* [Supplied data]:
++++++++++++++++++++

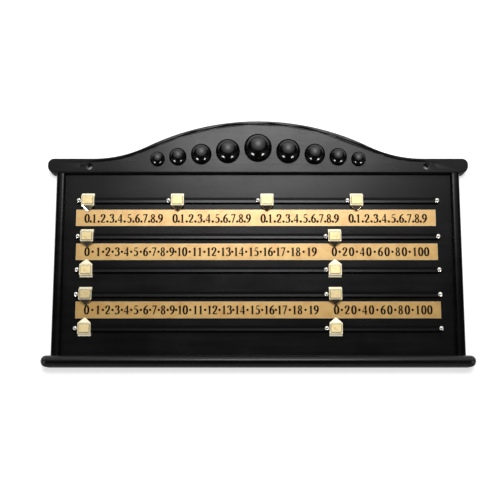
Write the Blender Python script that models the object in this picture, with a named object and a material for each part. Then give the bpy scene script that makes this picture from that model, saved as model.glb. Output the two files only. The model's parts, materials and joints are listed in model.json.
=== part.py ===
# Billiard scoreboard: a black wooden board that hangs on a wall, with brass number plates
# and brass pointers that slide along five black rails.
#
# Metres, +Z up. The back of the board lies in the plane Y = 0 and the front faces -Y.
# X = 0 is the middle of the board, and Z = 0 is the line of the two wall-fixing holes.

import math

import bmesh
import bpy

# Clearances and cutting
gap = 0.0003  # between pieces that touch
cut_overrun = 0.002  # how far a cutter runs past the face that it opens

# Board
board_width = 0.7927  # over the crest and the ledge
overhang = 0.01635  # crest and ledge past the panel, each side
panel_thickness = 0.018
field_height = 0.3425  # underside of the crest to the top of the ledge

# Crest board
crest_thickness = 0.028
lobe_height = 0.0276  # flat ends of the crest
crest_rise = 0.0734  # middle of the crest above its flat ends
lobe_width = 0.0853  # flat end of the crest, out to the end of the board
sweep_share = 0.326  # of the top line's curve, taken by the concave part down to the flat end
lobe_top_radius = 0.011
lobe_bottom_radius = 0.013
crest_edge_radius = 0.0012  # rounding of the front edge
crest_lap = 0.022  # height of the panel's edge behind the crest
groove_inset = 0.0068  # middle of the routed line, in from the crest's edge
groove_width = 0.0028
groove_depth = 0.0022
groove_end_radius = 0.009  # the line turns down at each end
groove_end_setback = 0.059  # from the end of the board
fixing_height = 0.0126  # fixing holes above the underside of the crest
fixing_setback = 0.078  # fixing holes in from the end of the board
fixing_hole_radius = 0.0065

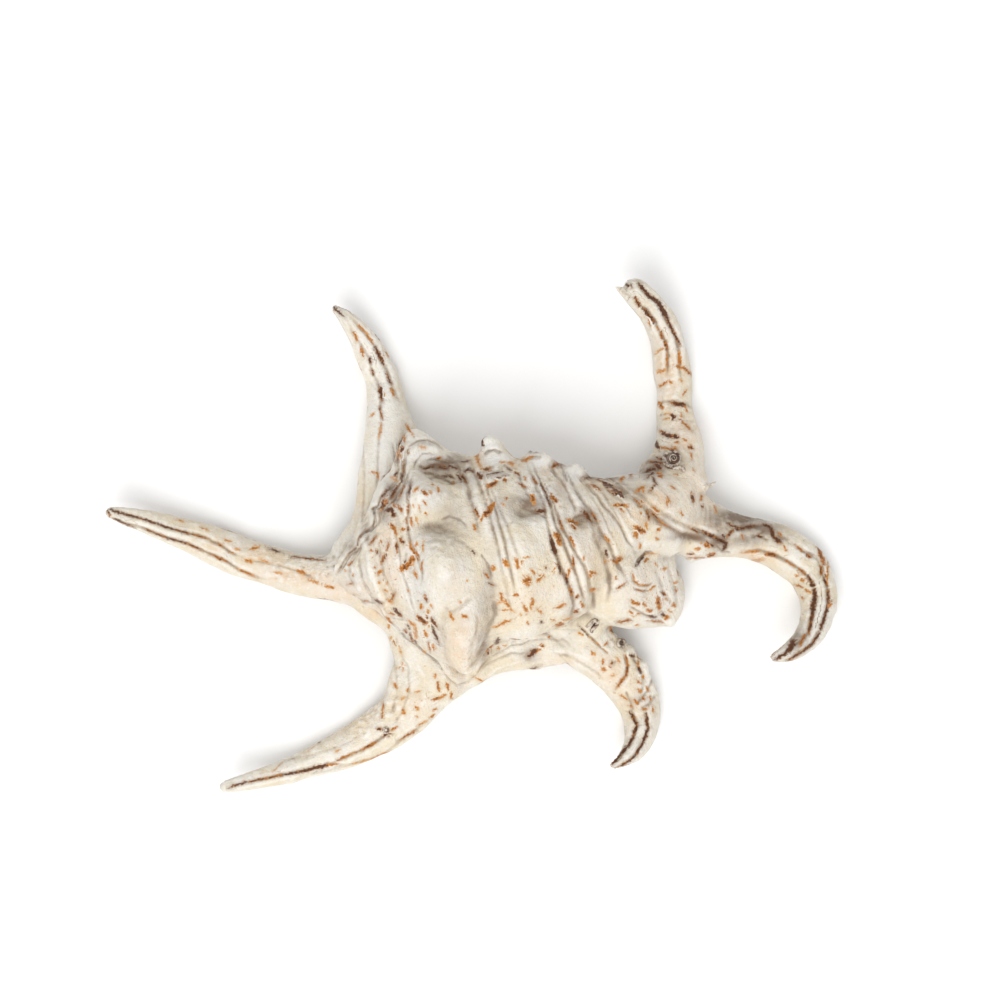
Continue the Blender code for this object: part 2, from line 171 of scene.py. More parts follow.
print(len(FINGERS), "fingers,", sum(len(stations) for stations in FINGERS), "stations")

# %% [markdown]
# Between the fingers the lip is a web. One web joins the two left fingers behind the spire, one runs
# along the lip, one is the lobe at the front, one carries the canal, one fills the shoulder between lip
# and lobe, and one is the floor of the mouth side. The mouth is a long curved slot, cut out of the rest.
# %% The webs' and the mouth's stations
BACK_WEB = (
    (-33, -12, 10, 4, 3.6), (-25, -14.5, 10.5, 6, 4.2), (-15.5, -21, 11, 6.6, 5), (-10.5, -30, 10, 8, 5),
    (-4, -34, 10, 7, 4),
)
LIP_WEB = (
    (-14, -39, 8.5, 6, 3.4, 0), (-7, -36, 8.6, 6.2, 3.4, 12), (0, -31.4, 9, 6.2, 3.4, 20),
    (7, -28.6, 9.6, 6.4, 3.4, 24), (15, -27, 10.2, 6.8, 3.4, 24), (22, -26, 10.8, 7, 3.6, 20),
    (29, -27.5, 10.4, 7, 4, 8),
)
FRONT_LOBE = (
    (26, -10, 20, 10, 13), (33, -11.4, 18, 11, 11.4), (40, -12, 14.2, 11.8, 8.6),
    (46.5, -12.6, 10.4, 11.2, 5.6), (51.4, -13, 7.6, 8.6, 3.2), (54.2, -12.4, 6.6, 5.4, 2.2),
)
CANAL_BASE = (
    (26, 1, 20, 12, 14), (35, 3, 19, 10.4, 13.4), (44, 4.6, 17, 10.4, 11.6), (51, 5, 14.4, 10.6, 9),
    (58, 4, 12.8, 8.8, 7.4),
)
MOUTH_FLOOR = (
    (-22, -6, 7.5, 10, 4.5), (-8, -8, 7.2, 18, 4.6), (10, -6, 7, 22, 4.8), (28, -2, 7.4, 18, 5),
    (42, 0, 8, 13, 5.5), (52, 2, 9, 9, 5.5),
)
SHOULDER_WEB = (
    (18, -21, 15.5, 4, 5), (24.5, -22, 14.8, 4.6, 5.6), (29.5, -22.6, 14.4, 4.6, 5.4),
    (34, -21.6, 14.4, 3.4, 4.4),
)
MOUTH_SLOT = (
    (-26, -15.5, 1, 1.6, 6), (-14, -19.5, 1, 3, 9), (0, -21.5, 1, 4.2, 12), (14, -20.5, 1, 4.6, 13),
    (27, -14.5, 1, 4.4, 12), (36, -4.5, 1, 3.6, 10), (43, 6, 1, 2.6, 8), (49, 15, 1, 1.6, 5),
)
WEBS = (BACK_WEB, LIP_WEB, FRONT_LOBE, CANAL_BASE, SHOULDER_WEB, MOUTH_FLOOR)
print(len(WEBS), "webs")

# %% [markdown]
# The spire and the last turn are one surface round the coiling axis. A station gives the distance from
# the tip along the axis, then how far the shell stands from the axis towards the lip, away from the lip,
# upwards and downwards. Humps and hollows are soft bumps on it, given by their place along the axis,
# their angle round it (0 is the lip side, 90 the top), their reach and their height.
# %% The spire and the last turn
APEX = np.array((-34.2, -10.4, 17.5))
AXIS_TURN = math.radians(11.5)
AXIS_RISE = math.radians(6.0)
AXIS = np.array((
    math.cos(AXIS_TURN) * math.cos(AXIS_RISE),
    math.sin(AXIS_TURN) * math.cos(AXIS_RISE),
    math.sin(AXIS_RISE),
))
TO_LIP = np.array((math.sin(AXIS_TURN), -math.cos(AXIS_TURN), 0.0))
AXIS_UP = np.cross(TO_LIP, AXIS)
WHORL_STATIONS = (
    (0, 0, 0, 0, 0), (2, 2.6, 2.4, 2.6, 2.2), (4, 5, 4.6, 5, 4.2), (8, 10, 9.2, 9.6, 7.6),
    (12, 15, 14, 14, 10.6), (16, 20, 18.6, 18.4, 13.2), (20, 24, 23.4, 22.4, 15.4),
    (23.5, 26.2, 26.2, 23.8, 16.8), (27, 26.6, 27.2, 24.2, 17.8), (31, 26, 25.6, 24.2, 18.6),
    (36, 24.8, 22.6, 23.6, 19.4), (42, 24.4, 20.6, 22.8, 20.2), (48, 24.6, 19.4, 22.4, 20.8),
    (55, 24, 16.6, 20.2, 21.2), (60, 21.6, 13.6, 18, 21.4), (66, 16.4, 10.4, 14.4, 21.2),
    (72, 11.6, 8.5, 10.6, 19.4), (78, 7.4, 6.5, 6.6, 15), (84, 0, 0, 0, 0),
)

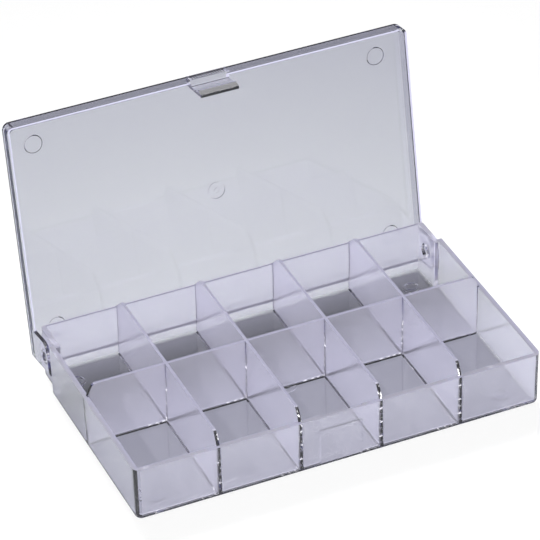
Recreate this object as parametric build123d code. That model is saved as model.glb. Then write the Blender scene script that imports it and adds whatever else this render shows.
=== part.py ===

++++++++++++++++++++

* [Problem requirements]: Using the material above, extract the line that contains "Recreate this object" and every line after it, exactly as given; stop at the last line.

* [Solution for this exercise]:
Recreate this object as parametric build123d code. That model is saved as model.glb. Then write the Blender scene script that imports it and adds whatever else this render shows.
=== part.py ===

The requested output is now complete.